Undertaking all weaving and indigo dyeing processes by hand, he notes that while the ancient art of indigo dyeing exists globally, Japan has paid particular attention to respecting and preserving it—thereby contributing to the prestige of Japanese jeans manufacturing (as well as the price tag that accompanies such labor-intensive methods).

The shop list sign of Japanese denim on the Kojima jeans street
The street map of Kojima Jeans Street shows a long shop list to choose from.

Denim and wartime history

Other notable denim companies in Kojima include Howa, which undertakes a process of natural pumice stonewashing; and TCB Jeans, run by another demi-god in Japan’s denim community, Hajime Inoue.
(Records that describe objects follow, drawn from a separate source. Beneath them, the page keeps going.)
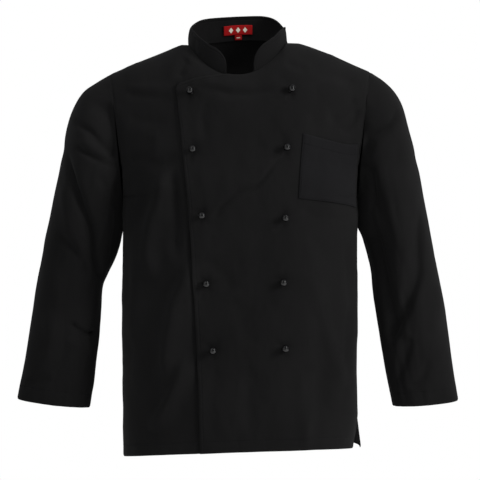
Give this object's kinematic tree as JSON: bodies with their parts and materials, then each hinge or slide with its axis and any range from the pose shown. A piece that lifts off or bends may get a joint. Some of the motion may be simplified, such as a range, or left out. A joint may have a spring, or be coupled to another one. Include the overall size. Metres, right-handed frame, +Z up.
{
  "type": "chef jacket",
  "caption": "Long-sleeved double-breasted kitchen jacket with stand collar, chest pocket, side vents and ball studs, filled out as worn and open at neck, hem and cuffs.",
  "frame": {"origin": "in the neck opening, level with the side neck points and on the line between the shoulder seams' inner ends, where the wearer's shoulders carry the jacket", "axes": "+Z up; the front faces -Y; +X is the wearer's left"},
  "size_m": [0.7955, 0.255, 0.7953],
  "materials": {
    "black_cloth": "matt black cotton twill",
    "pocket_cloth": "matt black cotton twill, a little bluer",
    "black_ball": "high gloss black",
    "red_label": "woven satin"
  },
  "bodies": {
    "root": {"back": "black_cloth", "right_front": "black_cloth", "left_front": "black_cloth", "right_sleeve": "black_cloth", "left_sleeve": "black_cloth", "collar": "black_cloth", "chest_pocket": "pocket_cloth", "button_right_1": "black_ball", "button_left_1": "black_ball", "button_right_2": "black_ball", "button_left_2": "black_ball", "button_right_3": "black_ball", "button_left_3": "black_ball", "button_right_4": "black_ball", "button_left_4": "black_ball", "button_right_5": "black_ball", "button_left_5": "black_ball", "neck_label": "red_label", "size_tab": "red_label"}
  },
  "joints": []
}
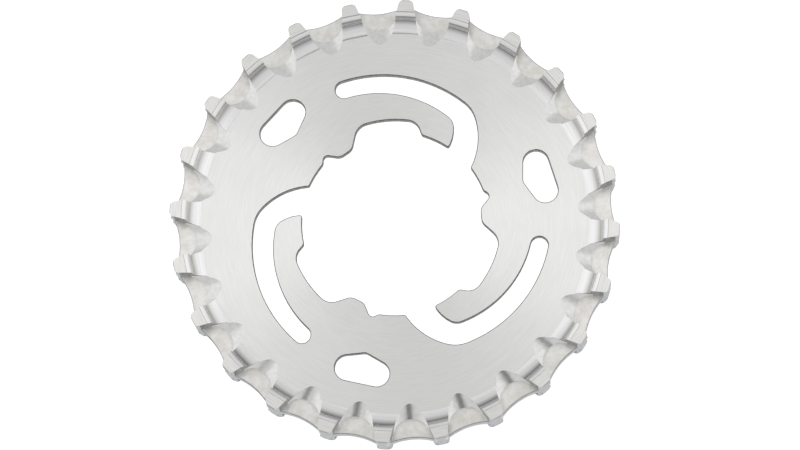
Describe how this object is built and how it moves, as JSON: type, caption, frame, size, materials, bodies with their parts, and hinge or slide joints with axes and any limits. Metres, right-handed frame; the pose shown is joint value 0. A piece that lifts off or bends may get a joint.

A Hiroshima native, Inoue relocated to Kurashiki around 20 years ago to pursue his dream of crafting quality reproductions of American denim jeans on a small-scale basis—specializing in ultra-rare models such as 1940s Levis, which include characteristics such as different stitching, or missing flaps.
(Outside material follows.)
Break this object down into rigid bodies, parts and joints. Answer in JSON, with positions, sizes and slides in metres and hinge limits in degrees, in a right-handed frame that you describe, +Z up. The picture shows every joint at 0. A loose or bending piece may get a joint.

“Because most factories in the United States were used for military purposes during the war, jeans makers hired unskilled workers—thereby resulting in numerous irregularities,” he explains. “And because metal was needed for the war effort, the normal five buttons were actually limited to four in those 1943-1946 models; hence their attractiveness as collectors’ items.”
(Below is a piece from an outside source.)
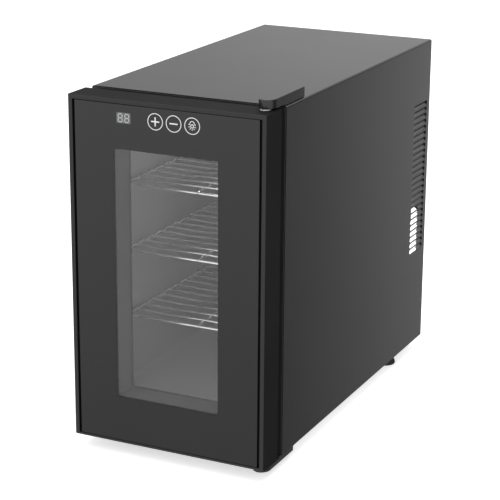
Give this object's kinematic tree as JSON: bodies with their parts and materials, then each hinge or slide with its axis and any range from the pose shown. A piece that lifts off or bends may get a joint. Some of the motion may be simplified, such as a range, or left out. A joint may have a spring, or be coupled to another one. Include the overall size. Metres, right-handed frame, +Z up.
{
  "type": "wine cooler",
  "caption": "Slim free-standing thermoelectric wine cooler with a right-hung glazed door, touch controls, sliding wire shelves, fans and side vents.",
  "frame": {"origin": "middle of the footprint, on the floor", "axes": "+Z up, the door faces -Y, +X to the right of someone facing the door"},
  "size_m": [0.252, 0.525, 0.4505],
  "materials": {
    "shell_paint": "satin powder coat",
    "door_plastic": "fine moulded texture",
    "printed_glass": "polished glass printed black behind, clear over the window",
    "clear_glass": "polished",
    "black_plastic": "satin",
    "liner_plastic": "satin",
    "foam": "closed-cell foam",
    "zinc_steel": "zinc plated",
    "bracket_paint": "satin paint",
    "chrome_wire": "bright chrome",
    "aluminium": "extruded",
    "ceramic": "white ceramic",
    "board": "soldered circuit board",
    "display": "lit digit display",
    "rubber": "moulded",
    "gasket": "soft extrusion",
    "white_plastic": "translucent",
    "lead_sheath": "flexible sheath"
  },
  "bodies": {
    "cabinet": {"outer_shell": "shell_paint", "rear_cover": "shell_paint", "base_pan": "shell_paint", "hinge_cover": "door_plastic", "front_frame": "black_plastic", "inner_liner": "liner_plastic", "insulation_foam": "foam", "foam_back_sheet": "zinc_steel", "cold_fan_cover": "liner_plastic", "cold_fan_frame": "black_plastic", "cold_heat_sink": "aluminium", "cold_block": "aluminium", "thermoelectric_module": "ceramic", "hot_heat_sink": "aluminium", "hot_fan_frame": "black_plastic", "fan_guard": "chrome_wire", "power_supply_housing": "black_plastic", "power_supply_board": "board", "inlet_socket": "black_plastic", "mains_lead": "lead_sheath", "hot_fan_lead": "lead_sheath", "lamp_lens": "white_plastic", "lamp_board": "board", "temperature_sensor": "white_plastic", "top_hinge_bracket": "zinc_steel", "bottom_hinge_bracket": "bracket_paint", "top_hinge_pin": "zinc_steel", "bottom_hinge_pin": "zinc_steel", "top_hinge_anchor": "zinc_steel", "bottom_hinge_anchor": "zinc_steel", "foot_front_left": "rubber", "foot_front_right": "rubber", "foot_rear_left": "rubber", "foot_rear_right": "rubber", "rear_screw_high_left": "zinc_steel", "rear_screw_high_right": "zinc_steel", "rear_screw_low_left": "zinc_steel", "rear_screw_low_right": "zinc_steel", "top_hinge_screw_left": "zinc_steel", "top_hinge_screw_right": "zinc_steel", "bottom_hinge_screw_left": "zinc_steel", "bottom_hinge_screw_right": "zinc_steel"},
    "door": {"door_frame": "door_plastic", "door_foam": "foam", "door_back_panel": "black_plastic", "front_glass": "printed_glass", "inner_glass": "clear_glass", "door_gasket": "gasket", "gasket_magnet": "rubber", "control_board": "board", "digit_display": "display", "door_bush_top": "white_plastic", "door_bush_bottom": "white_plastic"},
    "shelf_top": {"wire_shelf_top": "chrome_wire"},
    "shelf_middle": {"wire_shelf_middle": "chrome_wire"},
    "shelf_bottom": {"wire_shelf_bottom": "chrome_wire"},
    "cold_fan": {"cold_fan_rotor": "black_plastic"},
    "hot_fan": {"hot_fan_rotor": "black_plastic"}
  },
  "joints": [
    {"name": "door_hinge", "type": "hinge", "parent": "cabinet", "child": "door", "pos_m": [0.112, -0.2355, 0.016], "axis": [0, 0, 1], "range_deg": [0, 115]},
    {"name": "shelf_top_slide", "type": "slide", "parent": "cabinet", "child": "shelf_top", "axis": [0, -1, 0], "range_m": [0, 0.037]},
    {"name": "shelf_middle_slide", "type": "slide", "parent": "cabinet", "child": "shelf_middle", "axis": [0, -1, 0], "range_m": [0, 0.037]},
    {"name": "shelf_bottom_slide", "type": "slide", "parent": "cabinet", "child": "shelf_bottom", "axis": [0, -1, 0], "range_m": [0, 0.037]},
    {"name": "cold_fan_spin", "type": "hinge", "parent": "cabinet", "child": "cold_fan", "pos_m": [0, 0.1355, 0.131], "axis": [0, 1, 0], "continuous": true},
    {"name": "hot_fan_spin", "type": "hinge", "parent": "cabinet", "child": "hot_fan", "pos_m": [0, 0.2415, 0.131], "axis": [0, 1, 0], "continuous": true}
  ]
}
“Retail operators in the U.S. are today favoring Japanese denim jeans for their impeccable quality.”

Inoue named his company TCB after the American phrase “taking care of business,” which he admires for its “no-nonsense, get it done right”-style philosophy; and also as the “Two Cats Brand” in a nod to his own two felines, while also paying playful homage to his beloved Levi’s jeans by riffing on their two-horse logo.

A dedicated sewer, Inoue’s skills are also in high demand due to his deft abilities with the old U.S. shuttle sewing machines used widely in Japan during the 1960s, which most young people in both countries are unable to repair.

Japanese denim coming back full circle

And just as these denim manufacturers in Japan based their products on American originals, retail operators in the U.S. are today favoring Japanese denim jeans for their impeccable quality.

One such store is Cave + Post in Phoenix, Arizona, whose selection includes men’s fashion items, colognes, cowboy-style hats and belts—and Hiroshi Kato jeans. According to store owner Patrick Burch, Hiroshi Kato “produces selvedge denim in their factory outside Tokyo on vintage shuttle looms, and then imports the fabric to Los Angeles where everything is cut and sewn.”

“From start to finish, Kato has an amazing hands-on approach,” Burch explains. “From inspecting the rolls of denim before hitting the production line to the final product—from the stitching to the hardware to the hidden bar tack in the hip pocket that follows vintage tradition—every detail is intentional.”

And as for the future of Japanese denim? According to at least one expert in the Weaving Shibusa documentary, perfection may have already been achieved, as there may be nothing else like it that ever comes along again.